Print all records exactly, leaving nothing out.
+ + + + +
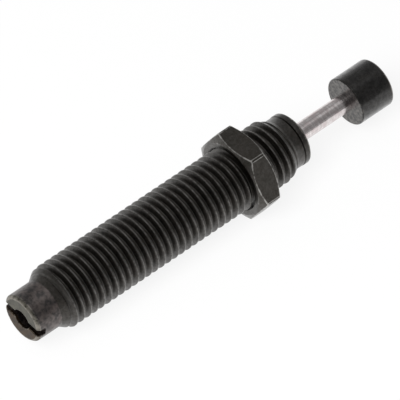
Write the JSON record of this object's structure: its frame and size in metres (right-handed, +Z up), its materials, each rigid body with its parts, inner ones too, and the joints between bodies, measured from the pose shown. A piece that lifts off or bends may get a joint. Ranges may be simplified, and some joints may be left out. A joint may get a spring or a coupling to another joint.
{
  "type": "industrial shock absorber",
  "caption": "Miniature hydraulic shock absorber with a threaded barrel, a hexagon jam nut, a slotted rear end and a spring-returned rod with a round button.",
  "frame": {"origin": "on the axis, in the rear face of the jam nut, where the nut clamps what the barrel is screwed into", "axes": "+X along the axis towards the button, +Z up with the nut's flats up and down, +Y across"},
  "size_m": [0.0538, 0.0116, 0.01],
  "materials": {
    "barrel_steel": "black oxide on machined steel, slightly worn on the edges",
    "nut_steel": "black oxide, satin",
    "button_steel": "matte black oxide",
    "rod_steel": "hardened, ground and polished",
    "stop_steel": "black oxide",
    "screw_steel": "black oxide",
    "ball_steel": "polished bearing ball",
    "tube_steel": "honed and hardened",
    "base_steel": "turned",
    "piston_steel": "ground",
    "guide_steel": "zinc plated and yellow passivated",
    "spring_steel": "drawn piano wire",
    "bearing_bronze": "sintered bronze, oil-soaked",
    "holder_brass": "turned brass",
    "ring_copper": "soft copper",
    "check_ring_bronze": "ground bronze",
    "seal_rubber": "nitrile rubber, oily",
    "foam_rubber": "closed-cell nitrile foam"
  },
  "bodies": {
    "barrel": {"outer_body": "barrel_steel", "fill_ball": "ball_steel", "set_screw": "screw_steel", "tube_base": "base_steel", "pressure_tube": "tube_steel", "rod_bearing": "bearing_bronze", "foam_accumulator": "foam_rubber", "seal_holder": "holder_brass", "holder_gasket": "seal_rubber", "rod_seal": "seal_rubber", "stop_ring": "stop_steel", "scraper": "seal_rubber", "return_spring": "spring_steel"},
    "rod": {"piston_rod": "rod_steel", "button": "button_steel", "piston": "piston_steel", "lock_ring": "ring_copper", "spring_guide": "guide_steel"},
    "check_ring": {"check_ring": "check_ring_bronze"},
    "nut": {"jam_nut": "nut_steel"}
  },
  "joints": [
    {"name": "rod_slide", "type": "slide", "parent": "barrel", "child": "rod", "axis": [-1, 0, 0], "range_m": [0, 0.008], "stiffness_N_per_m": 450, "springref_m": -0.0038, "deforming": ["return_spring"]},
    {"name": "check_ring_float", "type": "slide", "parent": "rod", "child": "check_ring", "axis": [1, 0, 0], "range_m": [0, 0.00026]},
    {"name": "nut_turn", "type": "hinge", "parent": "barrel", "child": "nut", "pos_m": [0.0015, 0, 0], "axis": [1, 0, 0], "continuous": true}
  ]
}
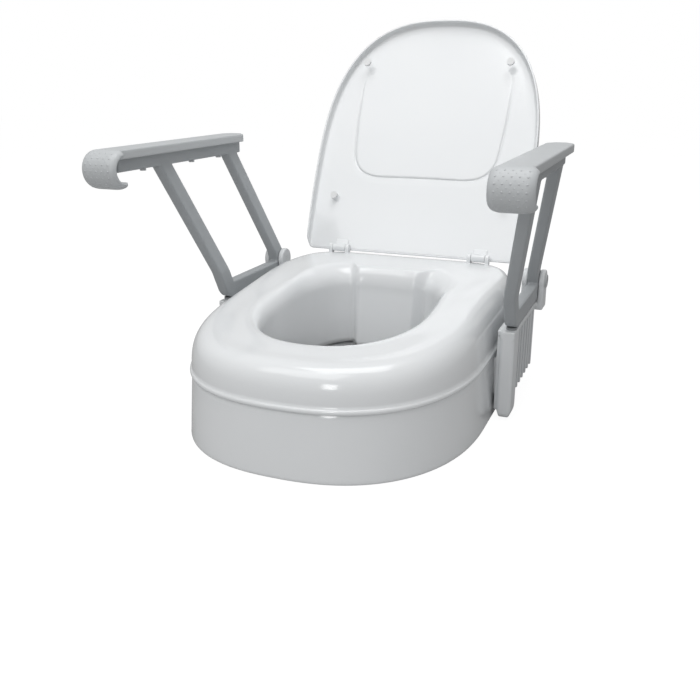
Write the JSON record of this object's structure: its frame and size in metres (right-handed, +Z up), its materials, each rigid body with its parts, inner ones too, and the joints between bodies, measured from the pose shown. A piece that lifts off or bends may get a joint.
+ + + + +
### COMPLETED EXERCISE
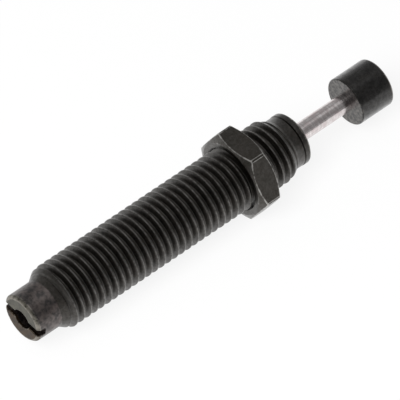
Write the JSON record of this object's structure: its frame and size in metres (right-handed, +Z up), its materials, each rigid body with its parts, inner ones too, and the joints between bodies, measured from the pose shown. A piece that lifts off or bends may get a joint. Ranges may be simplified, and some joints may be left out. A joint may get a spring or a coupling to another joint.
{
  "type": "industrial shock absorber",
  "caption": "Miniature hydraulic shock absorber with a threaded barrel, a hexagon jam nut, a slotted rear end and a spring-returned rod with a round button.",
  "frame": {"origin": "on the axis, in the rear face of the jam nut, where the nut clamps what the barrel is screwed into", "axes": "+X along the axis towards the button, +Z up with the nut's flats up and down, +Y across"},
  "size_m": [0.0538, 0.0116, 0.01],
  "materials": {
    "barrel_steel": "black oxide on machined steel, slightly worn on the edges",
    "nut_steel": "black oxide, satin",
    "button_steel": "matte black oxide",
    "rod_steel": "hardened, ground and polished",
    "stop_steel": "black oxide",
    "screw_steel": "black oxide",
    "ball_steel": "polished bearing ball",
    "tube_steel": "honed and hardened",
    "base_steel": "turned",
    "piston_steel": "ground",
    "guide_steel": "zinc plated and yellow passivated",
    "spring_steel": "drawn piano wire",
    "bearing_bronze": "sintered bronze, oil-soaked",
    "holder_brass": "turned brass",
    "ring_copper": "soft copper",
    "check_ring_bronze": "ground bronze",
    "seal_rubber": "nitrile rubber, oily",
    "foam_rubber": "closed-cell nitrile foam"
  },
  "bodies": {
    "barrel": {"outer_body": "barrel_steel", "fill_ball": "ball_steel", "set_screw": "screw_steel", "tube_base": "base_steel", "pressure_tube": "tube_steel", "rod_bearing": "bearing_bronze", "foam_accumulator": "foam_rubber", "seal_holder": "holder_brass", "holder_gasket": "seal_rubber", "rod_seal": "seal_rubber", "stop_ring": "stop_steel", "scraper": "seal_rubber", "return_spring": "spring_steel"},
    "rod": {"piston_rod": "rod_steel", "button": "button_steel", "piston": "piston_steel", "lock_ring": "ring_copper", "spring_guide": "guide_steel"},
    "check_ring": {"check_ring": "check_ring_bronze"},
    "nut": {"jam_nut": "nut_steel"}
  },
  "joints": [
    {"name": "rod_slide", "type": "slide", "parent": "barrel", "child": "rod", "axis": [-1, 0, 0], "range_m": [0, 0.008], "stiffness_N_per_m": 450, "springref_m": -0.0038, "deforming": ["return_spring"]},
    {"name": "check_ring_float", "type": "slide", "parent": "rod", "child": "check_ring", "axis": [1, 0, 0], "range_m": [0, 0.00026]},
    {"name": "nut_turn", "type": "hinge", "parent": "barrel", "child": "nut", "pos_m": [0.0015, 0, 0], "axis": [1, 0, 0], "continuous": true}
  ]
}
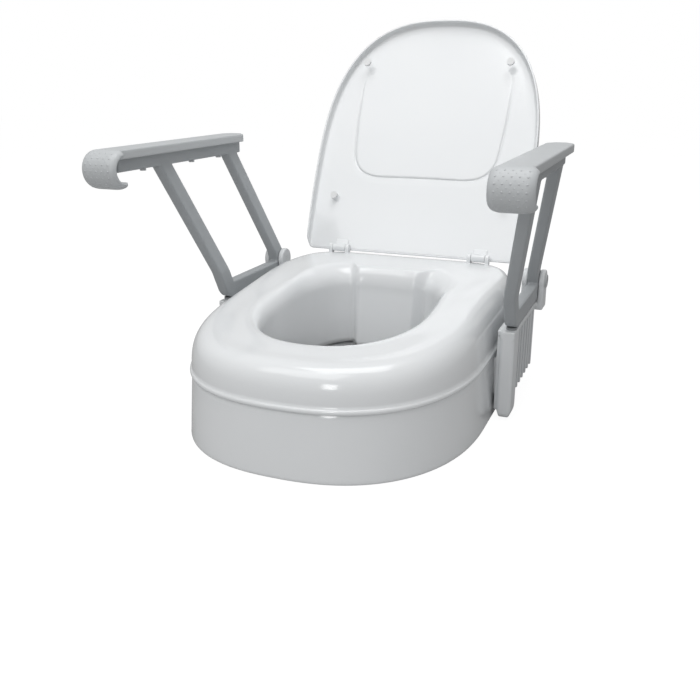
Write the JSON record of this object's structure: its frame and size in metres (right-handed, +Z up), its materials, each rigid body with its parts, inner ones too, and the joints between bodies, measured from the pose shown. A piece that lifts off or bends may get a joint.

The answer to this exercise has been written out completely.